- **Problem statement**:
Write every record out again exactly as given.

# # # # # # #

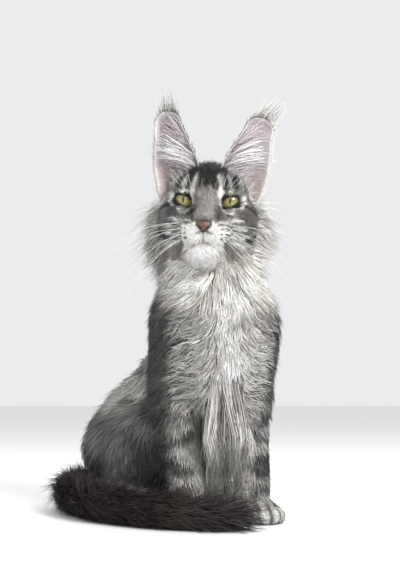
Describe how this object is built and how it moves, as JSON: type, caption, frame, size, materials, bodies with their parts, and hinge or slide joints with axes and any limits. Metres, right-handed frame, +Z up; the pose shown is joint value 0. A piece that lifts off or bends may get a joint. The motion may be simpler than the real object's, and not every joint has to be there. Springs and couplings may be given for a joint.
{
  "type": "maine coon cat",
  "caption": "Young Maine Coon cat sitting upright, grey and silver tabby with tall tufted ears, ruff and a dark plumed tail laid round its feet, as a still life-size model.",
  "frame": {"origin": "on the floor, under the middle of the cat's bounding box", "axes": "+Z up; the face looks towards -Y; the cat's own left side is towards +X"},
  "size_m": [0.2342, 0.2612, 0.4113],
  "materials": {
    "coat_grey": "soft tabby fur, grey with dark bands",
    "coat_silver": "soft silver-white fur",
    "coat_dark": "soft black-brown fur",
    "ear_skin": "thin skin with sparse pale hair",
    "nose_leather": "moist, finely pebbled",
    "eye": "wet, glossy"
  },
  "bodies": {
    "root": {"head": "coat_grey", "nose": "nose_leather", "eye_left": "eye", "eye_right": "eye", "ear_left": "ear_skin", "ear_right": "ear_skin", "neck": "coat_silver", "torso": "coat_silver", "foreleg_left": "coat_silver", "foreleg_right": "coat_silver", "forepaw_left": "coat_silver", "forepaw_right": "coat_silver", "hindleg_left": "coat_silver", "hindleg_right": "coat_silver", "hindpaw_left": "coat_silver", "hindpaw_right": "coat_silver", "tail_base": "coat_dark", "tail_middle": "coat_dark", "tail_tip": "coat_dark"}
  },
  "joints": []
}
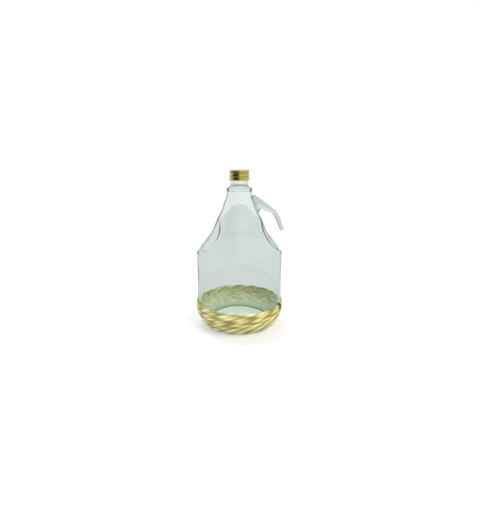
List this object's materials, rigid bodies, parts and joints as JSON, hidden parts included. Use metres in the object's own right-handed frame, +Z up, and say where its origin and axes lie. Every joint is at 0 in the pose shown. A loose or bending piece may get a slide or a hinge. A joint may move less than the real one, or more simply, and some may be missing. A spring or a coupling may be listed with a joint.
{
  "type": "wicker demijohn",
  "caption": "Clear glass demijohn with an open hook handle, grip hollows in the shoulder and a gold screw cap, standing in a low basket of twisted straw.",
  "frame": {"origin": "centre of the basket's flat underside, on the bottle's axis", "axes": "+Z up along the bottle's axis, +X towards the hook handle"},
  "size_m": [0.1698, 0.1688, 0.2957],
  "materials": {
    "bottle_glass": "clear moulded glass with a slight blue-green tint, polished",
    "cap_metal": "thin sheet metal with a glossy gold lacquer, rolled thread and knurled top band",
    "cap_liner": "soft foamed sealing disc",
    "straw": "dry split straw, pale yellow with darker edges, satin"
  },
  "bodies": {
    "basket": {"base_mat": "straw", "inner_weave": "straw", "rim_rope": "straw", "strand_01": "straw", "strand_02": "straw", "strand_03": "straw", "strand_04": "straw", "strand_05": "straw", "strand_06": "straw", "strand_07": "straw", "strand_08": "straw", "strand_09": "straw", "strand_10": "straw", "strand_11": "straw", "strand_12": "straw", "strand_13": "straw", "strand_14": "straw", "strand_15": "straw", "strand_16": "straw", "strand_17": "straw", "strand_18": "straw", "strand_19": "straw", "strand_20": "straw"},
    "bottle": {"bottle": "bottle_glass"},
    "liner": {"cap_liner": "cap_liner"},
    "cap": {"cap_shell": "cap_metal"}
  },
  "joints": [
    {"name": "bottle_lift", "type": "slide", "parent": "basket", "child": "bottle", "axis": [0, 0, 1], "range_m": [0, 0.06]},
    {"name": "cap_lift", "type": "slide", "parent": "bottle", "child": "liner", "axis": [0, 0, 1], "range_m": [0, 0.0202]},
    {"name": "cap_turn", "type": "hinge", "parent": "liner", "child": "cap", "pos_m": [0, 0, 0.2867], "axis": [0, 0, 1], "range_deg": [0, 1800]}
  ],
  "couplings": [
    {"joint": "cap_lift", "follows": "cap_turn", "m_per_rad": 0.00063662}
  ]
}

# # # # # # #

- **Response to the exercise**:
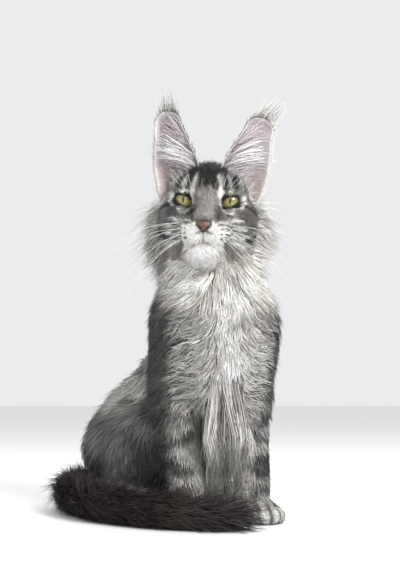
Describe how this object is built and how it moves, as JSON: type, caption, frame, size, materials, bodies with their parts, and hinge or slide joints with axes and any limits. Metres, right-handed frame, +Z up; the pose shown is joint value 0. A piece that lifts off or bends may get a joint. The motion may be simpler than the real object's, and not every joint has to be there. Springs and couplings may be given for a joint.
{
  "type": "maine coon cat",
  "caption": "Young Maine Coon cat sitting upright, grey and silver tabby with tall tufted ears, ruff and a dark plumed tail laid round its feet, as a still life-size model.",
  "frame": {"origin": "on the floor, under the middle of the cat's bounding box", "axes": "+Z up; the face looks towards -Y; the cat's own left side is towards +X"},
  "size_m": [0.2342, 0.2612, 0.4113],
  "materials": {
    "coat_grey": "soft tabby fur, grey with dark bands",
    "coat_silver": "soft silver-white fur",
    "coat_dark": "soft black-brown fur",
    "ear_skin": "thin skin with sparse pale hair",
    "nose_leather": "moist, finely pebbled",
    "eye": "wet, glossy"
  },
  "bodies": {
    "root": {"head": "coat_grey", "nose": "nose_leather", "eye_left": "eye", "eye_right": "eye", "ear_left": "ear_skin", "ear_right": "ear_skin", "neck": "coat_silver", "torso": "coat_silver", "foreleg_left": "coat_silver", "foreleg_right": "coat_silver", "forepaw_left": "coat_silver", "forepaw_right": "coat_silver", "hindleg_left": "coat_silver", "hindleg_right": "coat_silver", "hindpaw_left": "coat_silver", "hindpaw_right": "coat_silver", "tail_base": "coat_dark", "tail_middle": "coat_dark", "tail_tip": "coat_dark"}
  },
  "joints": []
}
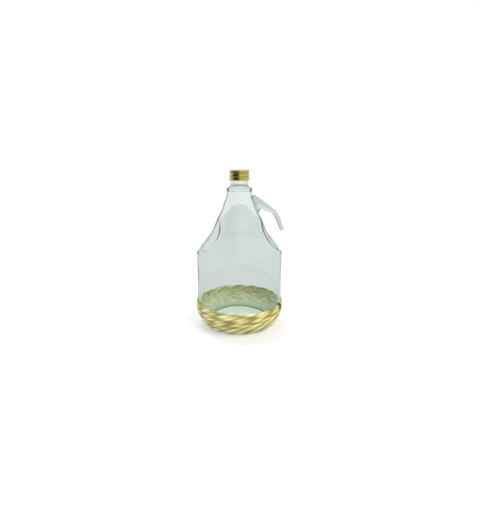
List this object's materials, rigid bodies, parts and joints as JSON, hidden parts included. Use metres in the object's own right-handed frame, +Z up, and say where its origin and axes lie. Every joint is at 0 in the pose shown. A loose or bending piece may get a slide or a hinge. A joint may move less than the real one, or more simply, and some may be missing. A spring or a coupling may be listed with a joint.
{
  "type": "wicker demijohn",
  "caption": "Clear glass demijohn with an open hook handle, grip hollows in the shoulder and a gold screw cap, standing in a low basket of twisted straw.",
  "frame": {"origin": "centre of the basket's flat underside, on the bottle's axis", "axes": "+Z up along the bottle's axis, +X towards the hook handle"},
  "size_m": [0.1698, 0.1688, 0.2957],
  "materials": {
    "bottle_glass": "clear moulded glass with a slight blue-green tint, polished",
    "cap_metal": "thin sheet metal with a glossy gold lacquer, rolled thread and knurled top band",
    "cap_liner": "soft foamed sealing disc",
    "straw": "dry split straw, pale yellow with darker edges, satin"
  },
  "bodies": {
    "basket": {"base_mat": "straw", "inner_weave": "straw", "rim_rope": "straw", "strand_01": "straw", "strand_02": "straw", "strand_03": "straw", "strand_04": "straw", "strand_05": "straw", "strand_06": "straw", "strand_07": "straw", "strand_08": "straw", "strand_09": "straw", "strand_10": "straw", "strand_11": "straw", "strand_12": "straw", "strand_13": "straw", "strand_14": "straw", "strand_15": "straw", "strand_16": "straw", "strand_17": "straw", "strand_18": "straw", "strand_19": "straw", "strand_20": "straw"},
    "bottle": {"bottle": "bottle_glass"},
    "liner": {"cap_liner": "cap_liner"},
    "cap": {"cap_shell": "cap_metal"}
  },
  "joints": [
    {"name": "bottle_lift", "type": "slide", "parent": "basket", "child": "bottle", "axis": [0, 0, 1], "range_m": [0, 0.06]},
    {"name": "cap_lift", "type": "slide", "parent": "bottle", "child": "liner", "axis": [0, 0, 1], "range_m": [0, 0.0202]},
    {"name": "cap_turn", "type": "hinge", "parent": "liner", "child": "cap", "pos_m": [0, 0, 0.2867], "axis": [0, 0, 1], "range_deg": [0, 1800]}
  ],
  "couplings": [
    {"joint": "cap_lift", "follows": "cap_turn", "m_per_rad": 0.00063662}
  ]
}